[Begin Dataset section]

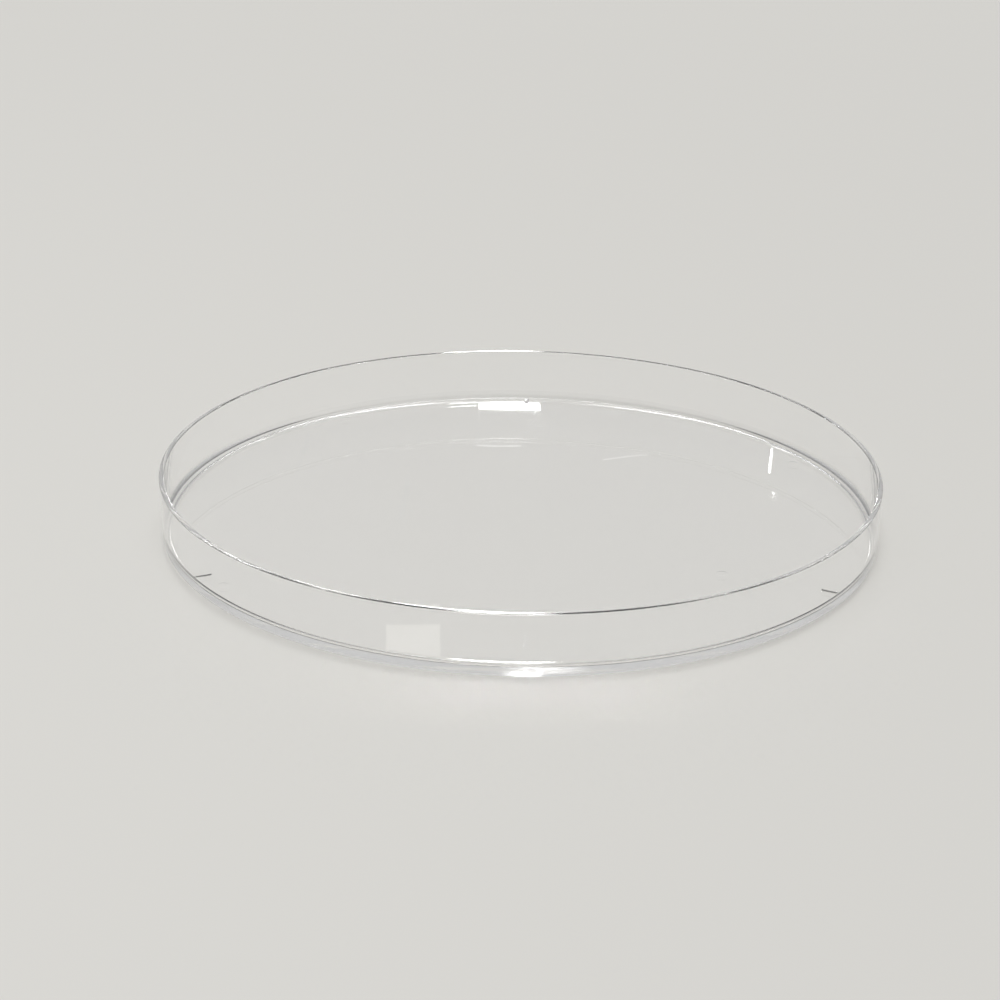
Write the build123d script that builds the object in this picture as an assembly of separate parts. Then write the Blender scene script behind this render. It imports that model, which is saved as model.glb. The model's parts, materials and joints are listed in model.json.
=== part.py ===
from build123d import *
import math
import os

# Shallow clear dish: one moulding, given as its regions, which meet face to face.
# Millimetres, +Z up. The origin is the centre of the underside, on the round axis,
# so the dish stands on the plane z = 0 with its open side up.

# ---- driving dimensions ----
rim_radius = 45.0            # outside of the rim
height = 7.7                 # underside to the top of the rim
bore_radius = 44.35          # straight inside of the wall
floor_thickness = 0.95
heel_radius = 0.6            # rounding of the outer corner, floor to wall
fillet_radius = 1.0          # rounding of the inner corner, floor to wall
wall_draft = 0.15            # how much narrower the outside of the wall is at its foot
lip_height = 1.2             # top part of the wall that counts as the rim
lip_outer_radius = 0.1       # rounding of the rim's outer edge
lip_inner_radius = 0.1       # rounding of the rim's inner edge

rib_count = 3
rib_first_angle = 90.0       # degrees from +X, counterclockwise seen from above
rib_inner_end = 41.4         # distance of a rib's inner end from the axis
rib_width = 0.6
rib_height = 0.15            # above the floor
rib_edge_radius = 0.1        # rounding of a rib's top edges

# ---- worked out from them ----
foot_radius = rim_radius - wall_draft      # outside of the wall just above the heel
flat_radius = foot_radius - heel_radius    # edge of the flat underside
floor_edge = bore_radius - fillet_radius   # edge of the flat inner floor
fillet_top = floor_thickness + fillet_radius
lip_joint = height - lip_height            # where the wall ends and the rim starts
outer_rounding = height - lip_outer_radius
inner_rounding = height - lip_inner_radius


def outside_radius(z):
    """Radius of the drafted outside of the wall at height z."""
    share = (z - heel_radius) / (outer_rounding - heel_radius)
    return foot_radius + wall_draft * share


def around_axis(*edges):
    """Full turn of a closed outline that is drawn in the XZ plane."""
    return revolve(make_face(Wire(list(edges))), Axis.Z, 360)


def arc(start, centre, radius, angle, end):
    """Short arc from start to end that passes through the given angle, in the XZ plane."""
    turn = math.radians(angle)
    middle = (centre[0] + radius * math.cos(turn), 0, centre[1] + radius * math.sin(turn))
    return Edge.make_three_point_arc(start, middle, end)


def line(start, end):
    return Edge.make_line(start, end)


def floor_plate():
    """Flat round floor, out to where the inner corner starts to curve up."""
    return extrude(Circle(floor_edge), floor_thickness)


def corner_ring():
    """Rounded corner between the floor and the wall, with the inner fillet."""
    joint_bottom = (floor_edge, 0, 0)
    joint_top = (floor_edge, 0, floor_thickness)
    heel_start = (flat_radius, 0, 0)
    heel_end = (foot_radius, 0, heel_radius)
    outer_top = (outside_radius(fillet_top), 0, fillet_top)
    inner_top = (bore_radius, 0, fillet_top)
    return around_axis(
        line(joint_bottom, heel_start),
        arc(heel_start, (flat_radius, heel_radius), heel_radius, -45, heel_end),
        line(heel_end, outer_top),
        line(outer_top, inner_top),
        arc(inner_top, (floor_edge, fillet_top), fillet_radius, -45, joint_top),
        line(joint_top, joint_bottom),
    )


def side_wall():
    """Upright wall: straight inside, slightly drafted outside."""
    outer_bottom = (outside_radius(fillet_top), 0, fillet_top)
    outer_top = (outside_radius(lip_joint), 0, lip_joint)
    inner_top = (bore_radius, 0, lip_joint)
    inner_bottom = (bore_radius, 0, fillet_top)
    return around_axis(
        line(outer_bottom, outer_top),
        line(outer_top, inner_top),
        line(inner_top, inner_bottom),
        line(inner_bottom, outer_bottom),
    )


def rim_lip():
    """Top of the wall, with both edges rounded and a narrow flat between them."""
    outer_bottom = (outside_radius(lip_joint), 0, lip_joint)
    outer_side = (rim_radius, 0, outer_rounding)
    outer_flat = (rim_radius - lip_outer_radius, 0, height)
    inner_flat = (bore_radius + lip_inner_radius, 0, height)
    inner_side = (bore_radius, 0, inner_rounding)
    inner_bottom = (bore_radius, 0, lip_joint)
    outer_centre = (rim_radius - lip_outer_radius, outer_rounding)
    inner_centre = (bore_radius + lip_inner_radius, inner_rounding)
    return around_axis(
        line(outer_bottom, outer_side),
        arc(outer_side, outer_centre, lip_outer_radius, 45, outer_flat),
        line(outer_flat, inner_flat),
        arc(inner_flat, inner_centre, lip_inner_radius, 135, inner_side),
        line(inner_side, inner_bottom),
        line(inner_bottom, outer_bottom),
    )


def vent_rib(angle, ring):
    """Small radial rib on the floor, with a round inner end, run into the corner fillet."""
    nose = rib_width / 2
    length = bore_radius - rib_inner_end
    plan = Pos(rib_inner_end + length / 2, 0) * Rectangle(length - 2 * nose, rib_width)
    plan += Pos(rib_inner_end + nose, 0) * Circle(nose)
    plan += Pos(bore_radius - nose, 0) * Rectangle(2 * nose, rib_width)
    bar = extrude(plan, rib_height)
    bar = fillet(bar.faces().sort_by(Axis.Z)[-1].edges(), rib_edge_radius)
    bar = Rot(0, 0, angle) * Pos(0, 0, floor_thickness) * bar
    return bar - ring


def main():
    os.makedirs("parts", exist_ok=True)
    ring = corner_ring()
    nodes = {
        "floor_plate": floor_plate(),
        "corner_ring": ring,
        "side_wall": side_wall(),
        "rim_lip": rim_lip(),
    }
    for number in range(rib_count):
        angle = rib_first_angle + number * 360.0 / rib_count
        nodes[f"vent_rib_{number + 1}"] = vent_rib(angle, ring)
    for name, shape in nodes.items():
        export_step(shape, f"parts/{name}.step")


main()
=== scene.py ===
import json
import math

import bmesh
import bpy
from mathutils import Matrix, Vector


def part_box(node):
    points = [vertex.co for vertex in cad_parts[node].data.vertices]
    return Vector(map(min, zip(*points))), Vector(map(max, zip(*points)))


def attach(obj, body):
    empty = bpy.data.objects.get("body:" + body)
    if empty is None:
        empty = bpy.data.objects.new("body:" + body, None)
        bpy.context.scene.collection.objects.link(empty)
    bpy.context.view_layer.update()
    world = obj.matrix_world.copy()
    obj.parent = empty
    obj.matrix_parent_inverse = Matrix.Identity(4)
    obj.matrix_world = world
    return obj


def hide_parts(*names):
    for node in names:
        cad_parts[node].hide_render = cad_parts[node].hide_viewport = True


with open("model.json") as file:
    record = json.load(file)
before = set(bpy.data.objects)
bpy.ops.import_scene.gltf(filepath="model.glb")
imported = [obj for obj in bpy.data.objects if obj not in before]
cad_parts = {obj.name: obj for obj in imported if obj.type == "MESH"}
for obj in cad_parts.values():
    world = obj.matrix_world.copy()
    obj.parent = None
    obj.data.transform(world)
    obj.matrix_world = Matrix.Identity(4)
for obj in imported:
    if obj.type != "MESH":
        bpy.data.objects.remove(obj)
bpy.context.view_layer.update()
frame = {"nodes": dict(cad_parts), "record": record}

# A shallow clear dish, one moulding, made here as one closed skin that stands for all of its
# CAD regions. Metres, +Z up, origin at the centre of the underside.

MM = 0.001
TURNS = 720                      # steps round the dish
IOR_POLYSTYRENE = 1.59
RIBS = ["vent_rib_1", "vent_rib_2", "vent_rib_3"]
PIN_MARKS = [(29.0, 0.0414), (127.0, 0.0416), (215.0, 0.0415), (325.0, 0.0300)]  # degrees, metres
PIN_INSIDE = 0.55 * MM           # radius of a pin mark's flat middle
PIN_OUTSIDE = 0.75 * MM          # and of its outer edge
PIN_DEPTH = 3.0                  # of a pin mark, against the flow waves' height
RELIEF_DEPTH = 0.004 * MM        # of the flow waves
WALL_PASS = 0.99                 # share of a lamp's light that each upright surface lets through
FLOOR_PASS = 0.97                # and each flat one
CORNER_PASS = 0.62               # and each rounded one
ROOM_NEAR_HORIZON = 0.525        # radiance of the room
ROOM_OVERHEAD = 0.63
PANE_DISTANCE = 1.5              # of the window panes, from the dish
TABLE_GAP = 0.05 * MM            # keeps the table's surface clear of the dish's underside

# ---- sizes read from the frame ----
floor_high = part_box("floor_plate")[1]
corner_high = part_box("corner_ring")[1]
lip_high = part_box("rim_lip")[1]
bore = next(m for m in frame["record"]["mounts"] if m["name"] == "wall_bore")
rim_radius = lip_high[0]
height = lip_high[2]
bore_radius = bore["dims"]["r_mm"] * MM
floor_thickness = floor_high[2]
foot_radius = corner_high[0]
fillet_radius = corner_high[2] - floor_thickness

# ---- roundings and depths, which the frame's boxes don't tell ----
heel_radius = 0.6 * MM           # outer corner, floor to wall
lip_rounding = 0.1 * MM          # both edges of the rim
rib_rounding = 0.1 * MM          # top edges of a rib
rib_sunk = 0.25 * MM             # how far a rib is let into the floor and the wall


def deselect_all():
    if bpy.context.object and bpy.context.object.mode != "OBJECT":
        bpy.ops.object.mode_set(mode="OBJECT")
    bpy.ops.object.select_all(action="DESELECT")


def select_edges(skin, radius, z):
    """In edit mode, select only the ring of edges at a distance from the axis and a height."""
    bpy.ops.mesh.select_all(action="DESELECT")
    bpy.ops.mesh.select_mode(type="EDGE")
    mesh = bmesh.from_edit_mesh(skin.data)
    slack = 0.003 * MM
    for edge in mesh.edges:
        ends = [(math.hypot(v.co.x, v.co.y), v.co.z) for v in edge.verts]
        edge.select = all(abs(r - radius) < slack and abs(h - z) < slack for r, h in ends)
    bmesh.update_edit_mesh(skin.data)


def select_end(skin, z, facing):
    """In edit mode, select the flat end face at height z that looks up (1) or down (-1)."""
    bpy.ops.mesh.select_all(action="DESELECT")
    bpy.ops.mesh.select_mode(type="FACE")
    mesh = bmesh.from_edit_mesh(skin.data)
    for face in mesh.faces:
        level = abs(face.calc_center_median().z - z) < 0.002 * MM
        face.select = level and face.normal.z * facing > 0.99
    bmesh.update_edit_mesh(skin.data)


def dish_body():
    """Cup cut from a disc: inset the top, sink it to the floor, then round the corners."""
    deselect_all()
    bpy.ops.mesh.primitive_cylinder_add(vertices=TURNS, radius=rim_radius, depth=height,
                                        end_fill_type="NGON", location=(0, 0, height / 2))
    skin = bpy.context.object
    skin.name = skin.data.name = "dish_moulding"
    bpy.ops.object.transform_apply(location=True, rotation=True, scale=True)
    bpy.ops.object.mode_set(mode="EDIT")
    select_end(skin, height, 1)
    bpy.ops.mesh.inset(thickness=rim_radius - bore_radius, depth=0)
    bpy.ops.mesh.extrude_region_move(
        TRANSFORM_OT_translate={"value": (0, 0, floor_thickness - height)})
    select_end(skin, 0, -1)
    foot_scale = foot_radius / rim_radius
    bpy.ops.transform.resize(value=(foot_scale, foot_scale, 1))
    select_edges(skin, foot_radius, 0)
    bpy.ops.mesh.bevel(offset=heel_radius, offset_type="OFFSET", segments=16, profile=0.5,
                       affect="EDGES")
    select_edges(skin, bore_radius, floor_thickness)
    bpy.ops.mesh.bevel(offset=fillet_radius, offset_type="OFFSET", segments=12, profile=0.5,
                       affect="EDGES")
    for radius in (rim_radius, bore_radius):
        select_edges(skin, radius, height)
        bpy.ops.mesh.bevel(offset=lip_rounding, offset_type="OFFSET", segments=4, profile=0.5,
                           affect="EDGES")
    bpy.ops.mesh.select_all(action="SELECT")
    bpy.ops.mesh.normals_make_consistent(inside=False)
    bpy.ops.object.mode_set(mode="OBJECT")
    return skin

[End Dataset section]

» **Instructions for the task**
From the listing above, return each line with the word "which".

» **Result of the exercise**
Write the build123d script that builds the object in this picture as an assembly of separate parts. Then write the Blender scene script behind this render. It imports that model, which is saved as model.glb. The model's parts, materials and joints are listed in model.json.
# Shallow clear dish: one moulding, given as its regions, which meet face to face.
# ---- roundings and depths, which the frame's boxes don't tell ----